start

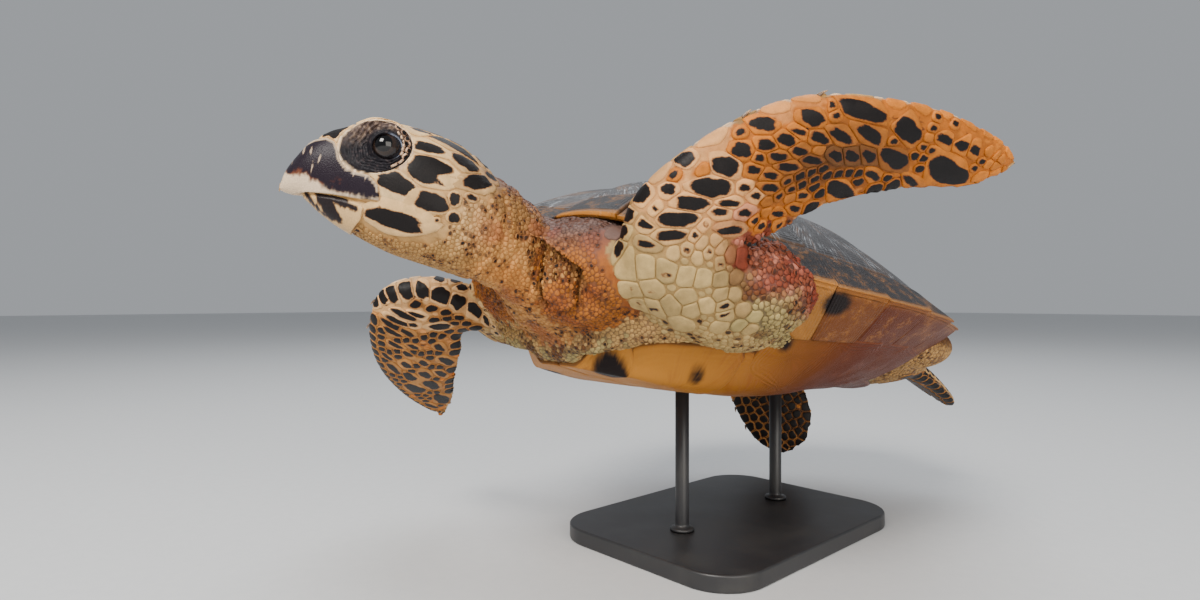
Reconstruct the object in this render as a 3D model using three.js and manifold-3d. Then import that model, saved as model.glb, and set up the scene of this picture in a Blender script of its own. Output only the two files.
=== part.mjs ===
// Hawksbill sea turtle: a life-size still model of a young animal in mid stroke, held up by two rods.
// Millimetres. The floor is z = 0 and the turtle faces -Y, with its left side at +X and its nose a little up.
import * as THREE from "three";
import { mergeVertices } from "three/addons/utils/BufferGeometryUtils.js";
import Module from "manifold-3d";

const wasm = await Module();
wasm.setup();

// ---- driving dimensions ----
const shellLength = 500; // straight, from the nuchal edge to the rearmost marginals
const shellWiden = 1.03; // on the outline below
const domeHeight = 92; // above the plane of the rim
const bellyDepth = 60; // below the plane of the rim
const scuteThickness = 5;
const marginWidth = 0.16; // share of the way from the rim to the middle
const headLength = 124;
const headTurn = -27; // degrees to the turtle's right
const headRaise = 1;
const headTilt = 3.5;
const nape = [18, -290, 48]; // top of the neck behind the skull, on the body's own axes
const eyeRadius = 9.5;
const noseUp = 7.9; // the whole body, degrees
const rimHeight = 205; // middle of the rim's plane above the floor
const rodRadius = 6;
const gap = 0.35; // left between neighbours

// ---- colours ----
const finish = (color, roughness) => new THREE.MeshStandardMaterial({ color, roughness });
const skin = finish(0xb98a4e, 0.7);
const scaleSkin = finish(0x4a3322, 0.6);
const carapace = finish(0x2f3238, 0.45);
const bellyHorn = finish(0xd08a3a, 0.5);
const beakHorn = finish(0x3c2b2b, 0.45);
const eyeGloss = finish(0x0a0a10, 0.1);
const clawHorn = finish(0xcfae78, 0.5);
const blackMetal = finish(0x1b1c1e, 0.5);

// ---- small tools ----
const vec = (x, y, z) => new THREE.Vector3(x, y, z);
const clamp = THREE.MathUtils.clamp;
const radians = THREE.MathUtils.degToRad;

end

§ **What the task asks**:
Output every line above without altering anything.

§ **Result**:
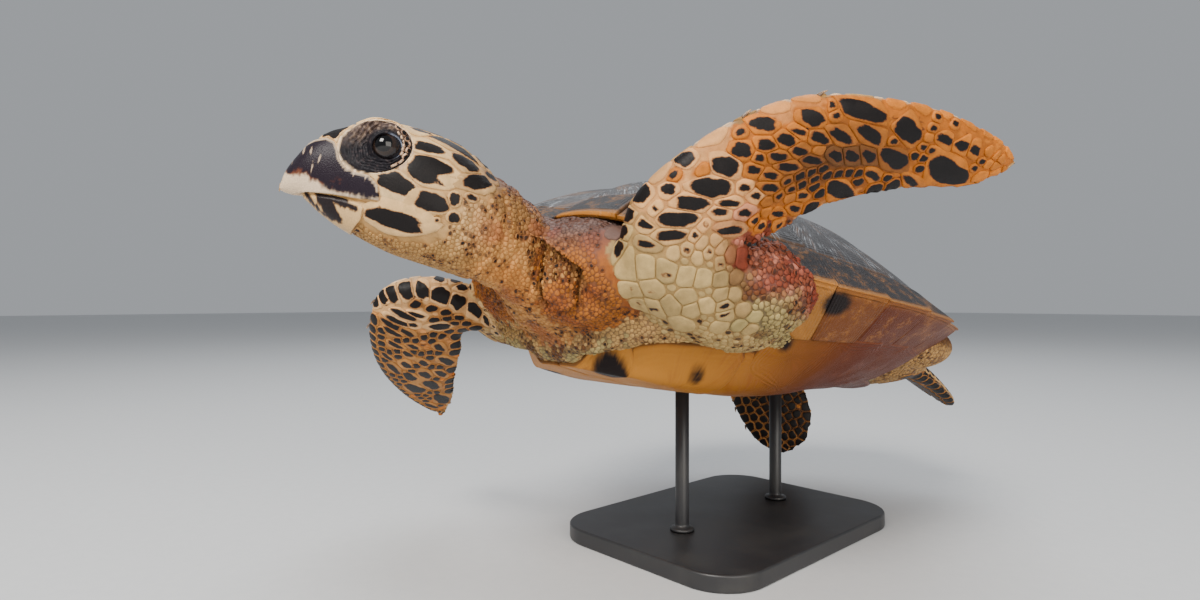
Reconstruct the object in this render as a 3D model using three.js and manifold-3d. Then import that model, saved as model.glb, and set up the scene of this picture in a Blender script of its own. Output only the two files.
=== part.mjs ===
// Hawksbill sea turtle: a life-size still model of a young animal in mid stroke, held up by two rods.
// Millimetres. The floor is z = 0 and the turtle faces -Y, with its left side at +X and its nose a little up.
import * as THREE from "three";
import { mergeVertices } from "three/addons/utils/BufferGeometryUtils.js";
import Module from "manifold-3d";

const wasm = await Module();
wasm.setup();

// ---- driving dimensions ----
const shellLength = 500; // straight, from the nuchal edge to the rearmost marginals
const shellWiden = 1.03; // on the outline below
const domeHeight = 92; // above the plane of the rim
const bellyDepth = 60; // below the plane of the rim
const scuteThickness = 5;
const marginWidth = 0.16; // share of the way from the rim to the middle
const headLength = 124;
const headTurn = -27; // degrees to the turtle's right
const headRaise = 1;
const headTilt = 3.5;
const nape = [18, -290, 48]; // top of the neck behind the skull, on the body's own axes
const eyeRadius = 9.5;
const noseUp = 7.9; // the whole body, degrees
const rimHeight = 205; // middle of the rim's plane above the floor
const rodRadius = 6;
const gap = 0.35; // left between neighbours

// ---- colours ----
const finish = (color, roughness) => new THREE.MeshStandardMaterial({ color, roughness });
const skin = finish(0xb98a4e, 0.7);
const scaleSkin = finish(0x4a3322, 0.6);
const carapace = finish(0x2f3238, 0.45);
const bellyHorn = finish(0xd08a3a, 0.5);
const beakHorn = finish(0x3c2b2b, 0.45);
const eyeGloss = finish(0x0a0a10, 0.1);
const clawHorn = finish(0xcfae78, 0.5);
const blackMetal = finish(0x1b1c1e, 0.5);

// ---- small tools ----
const vec = (x, y, z) => new THREE.Vector3(x, y, z);
const clamp = THREE.MathUtils.clamp;
const radians = THREE.MathUtils.degToRad;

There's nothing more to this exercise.